**What is expected:** Please return the full listing below without altering anything.

**Supplied material:**
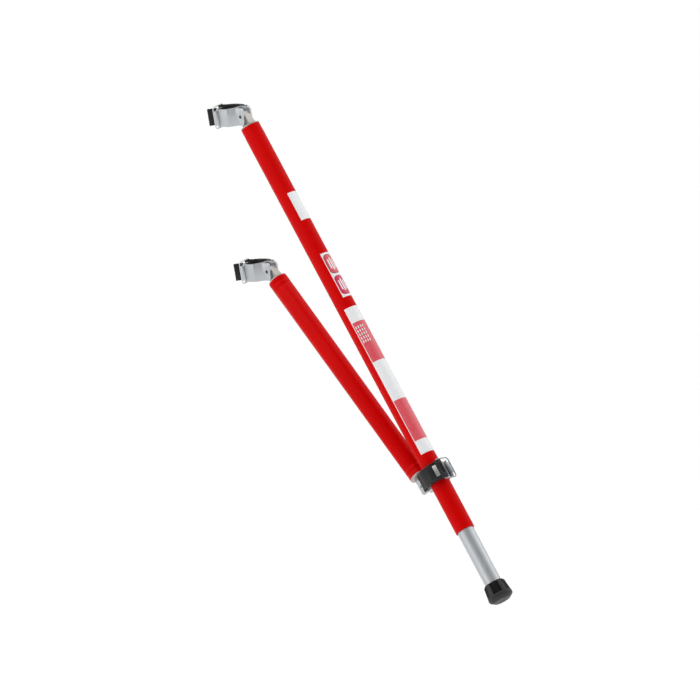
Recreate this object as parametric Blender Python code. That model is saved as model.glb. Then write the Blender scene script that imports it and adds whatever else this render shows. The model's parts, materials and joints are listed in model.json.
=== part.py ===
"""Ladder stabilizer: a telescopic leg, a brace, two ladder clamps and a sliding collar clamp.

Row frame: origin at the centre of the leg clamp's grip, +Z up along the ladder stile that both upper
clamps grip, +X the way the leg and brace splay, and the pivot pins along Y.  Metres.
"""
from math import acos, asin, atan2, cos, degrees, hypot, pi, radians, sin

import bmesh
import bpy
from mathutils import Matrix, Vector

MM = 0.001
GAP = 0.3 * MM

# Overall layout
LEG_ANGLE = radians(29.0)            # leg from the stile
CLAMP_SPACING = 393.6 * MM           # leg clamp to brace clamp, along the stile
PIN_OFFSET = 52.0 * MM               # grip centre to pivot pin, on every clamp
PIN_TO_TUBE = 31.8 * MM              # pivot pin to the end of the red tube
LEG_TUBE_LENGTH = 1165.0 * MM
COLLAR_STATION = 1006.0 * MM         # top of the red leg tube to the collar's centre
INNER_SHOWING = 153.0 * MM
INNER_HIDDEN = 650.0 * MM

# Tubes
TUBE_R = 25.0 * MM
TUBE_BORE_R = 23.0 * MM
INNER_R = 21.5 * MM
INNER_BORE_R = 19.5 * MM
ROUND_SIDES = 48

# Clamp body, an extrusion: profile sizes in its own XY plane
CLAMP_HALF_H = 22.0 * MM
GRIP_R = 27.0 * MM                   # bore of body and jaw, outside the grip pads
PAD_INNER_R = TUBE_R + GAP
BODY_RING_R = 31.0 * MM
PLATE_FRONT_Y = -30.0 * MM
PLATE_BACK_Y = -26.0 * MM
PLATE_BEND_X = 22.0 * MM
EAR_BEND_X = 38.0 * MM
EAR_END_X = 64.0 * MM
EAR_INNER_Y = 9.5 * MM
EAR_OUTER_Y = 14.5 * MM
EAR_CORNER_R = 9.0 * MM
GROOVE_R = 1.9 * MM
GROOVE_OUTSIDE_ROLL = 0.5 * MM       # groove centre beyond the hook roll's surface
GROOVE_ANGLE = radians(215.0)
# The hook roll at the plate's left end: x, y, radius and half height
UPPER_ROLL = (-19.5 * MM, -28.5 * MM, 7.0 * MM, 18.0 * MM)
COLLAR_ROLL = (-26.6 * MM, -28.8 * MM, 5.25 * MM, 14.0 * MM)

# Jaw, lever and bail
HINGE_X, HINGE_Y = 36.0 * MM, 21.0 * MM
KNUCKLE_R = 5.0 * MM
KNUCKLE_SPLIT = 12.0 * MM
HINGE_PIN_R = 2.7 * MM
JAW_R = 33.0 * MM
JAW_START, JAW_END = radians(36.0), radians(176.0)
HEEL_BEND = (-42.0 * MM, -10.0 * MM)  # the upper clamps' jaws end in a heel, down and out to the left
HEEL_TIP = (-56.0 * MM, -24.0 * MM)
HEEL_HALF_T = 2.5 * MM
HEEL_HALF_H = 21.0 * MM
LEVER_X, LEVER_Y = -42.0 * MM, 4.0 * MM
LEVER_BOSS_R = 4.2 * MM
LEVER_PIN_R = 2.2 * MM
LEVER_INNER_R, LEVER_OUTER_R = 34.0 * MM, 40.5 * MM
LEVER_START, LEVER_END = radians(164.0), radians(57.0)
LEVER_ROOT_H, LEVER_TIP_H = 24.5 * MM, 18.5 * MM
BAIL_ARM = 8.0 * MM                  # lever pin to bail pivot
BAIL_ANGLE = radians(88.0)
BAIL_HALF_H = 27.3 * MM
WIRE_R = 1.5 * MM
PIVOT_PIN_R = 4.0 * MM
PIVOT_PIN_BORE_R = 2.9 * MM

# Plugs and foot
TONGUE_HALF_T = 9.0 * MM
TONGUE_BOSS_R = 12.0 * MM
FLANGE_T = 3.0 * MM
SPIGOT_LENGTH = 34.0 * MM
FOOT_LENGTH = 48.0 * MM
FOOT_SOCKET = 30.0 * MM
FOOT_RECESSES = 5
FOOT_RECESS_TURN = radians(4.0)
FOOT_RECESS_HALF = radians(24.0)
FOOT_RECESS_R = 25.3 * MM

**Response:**
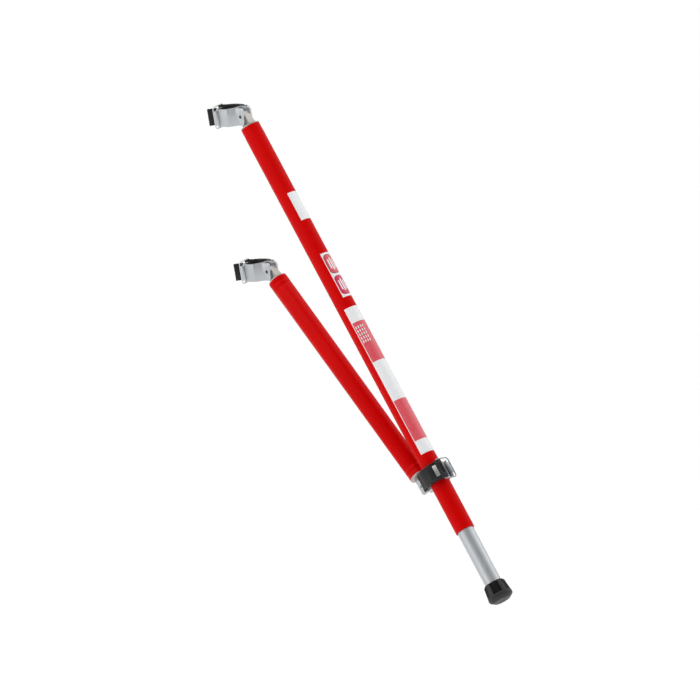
Recreate this object as parametric Blender Python code. That model is saved as model.glb. Then write the Blender scene script that imports it and adds whatever else this render shows. The model's parts, materials and joints are listed in model.json.
=== part.py ===
"""Ladder stabilizer: a telescopic leg, a brace, two ladder clamps and a sliding collar clamp.

Row frame: origin at the centre of the leg clamp's grip, +Z up along the ladder stile that both upper
clamps grip, +X the way the leg and brace splay, and the pivot pins along Y.  Metres.
"""
from math import acos, asin, atan2, cos, degrees, hypot, pi, radians, sin

import bmesh
import bpy
from mathutils import Matrix, Vector

MM = 0.001
GAP = 0.3 * MM

# Overall layout
LEG_ANGLE = radians(29.0)            # leg from the stile
CLAMP_SPACING = 393.6 * MM           # leg clamp to brace clamp, along the stile
PIN_OFFSET = 52.0 * MM               # grip centre to pivot pin, on every clamp
PIN_TO_TUBE = 31.8 * MM              # pivot pin to the end of the red tube
LEG_TUBE_LENGTH = 1165.0 * MM
COLLAR_STATION = 1006.0 * MM         # top of the red leg tube to the collar's centre
INNER_SHOWING = 153.0 * MM
INNER_HIDDEN = 650.0 * MM

# Tubes
TUBE_R = 25.0 * MM
TUBE_BORE_R = 23.0 * MM
INNER_R = 21.5 * MM
INNER_BORE_R = 19.5 * MM
ROUND_SIDES = 48

# Clamp body, an extrusion: profile sizes in its own XY plane
CLAMP_HALF_H = 22.0 * MM
GRIP_R = 27.0 * MM                   # bore of body and jaw, outside the grip pads
PAD_INNER_R = TUBE_R + GAP
BODY_RING_R = 31.0 * MM
PLATE_FRONT_Y = -30.0 * MM
PLATE_BACK_Y = -26.0 * MM
PLATE_BEND_X = 22.0 * MM
EAR_BEND_X = 38.0 * MM
EAR_END_X = 64.0 * MM
EAR_INNER_Y = 9.5 * MM
EAR_OUTER_Y = 14.5 * MM
EAR_CORNER_R = 9.0 * MM
GROOVE_R = 1.9 * MM
GROOVE_OUTSIDE_ROLL = 0.5 * MM       # groove centre beyond the hook roll's surface
GROOVE_ANGLE = radians(215.0)
# The hook roll at the plate's left end: x, y, radius and half height
UPPER_ROLL = (-19.5 * MM, -28.5 * MM, 7.0 * MM, 18.0 * MM)
COLLAR_ROLL = (-26.6 * MM, -28.8 * MM, 5.25 * MM, 14.0 * MM)

# Jaw, lever and bail
HINGE_X, HINGE_Y = 36.0 * MM, 21.0 * MM
KNUCKLE_R = 5.0 * MM
KNUCKLE_SPLIT = 12.0 * MM
HINGE_PIN_R = 2.7 * MM
JAW_R = 33.0 * MM
JAW_START, JAW_END = radians(36.0), radians(176.0)
HEEL_BEND = (-42.0 * MM, -10.0 * MM)  # the upper clamps' jaws end in a heel, down and out to the left
HEEL_TIP = (-56.0 * MM, -24.0 * MM)
HEEL_HALF_T = 2.5 * MM
HEEL_HALF_H = 21.0 * MM
LEVER_X, LEVER_Y = -42.0 * MM, 4.0 * MM
LEVER_BOSS_R = 4.2 * MM
LEVER_PIN_R = 2.2 * MM
LEVER_INNER_R, LEVER_OUTER_R = 34.0 * MM, 40.5 * MM
LEVER_START, LEVER_END = radians(164.0), radians(57.0)
LEVER_ROOT_H, LEVER_TIP_H = 24.5 * MM, 18.5 * MM
BAIL_ARM = 8.0 * MM                  # lever pin to bail pivot
BAIL_ANGLE = radians(88.0)
BAIL_HALF_H = 27.3 * MM
WIRE_R = 1.5 * MM
PIVOT_PIN_R = 4.0 * MM
PIVOT_PIN_BORE_R = 2.9 * MM

# Plugs and foot
TONGUE_HALF_T = 9.0 * MM
TONGUE_BOSS_R = 12.0 * MM
FLANGE_T = 3.0 * MM
SPIGOT_LENGTH = 34.0 * MM
FOOT_LENGTH = 48.0 * MM
FOOT_SOCKET = 30.0 * MM
FOOT_RECESSES = 5
FOOT_RECESS_TURN = radians(4.0)
FOOT_RECESS_HALF = radians(24.0)
FOOT_RECESS_R = 25.3 * MM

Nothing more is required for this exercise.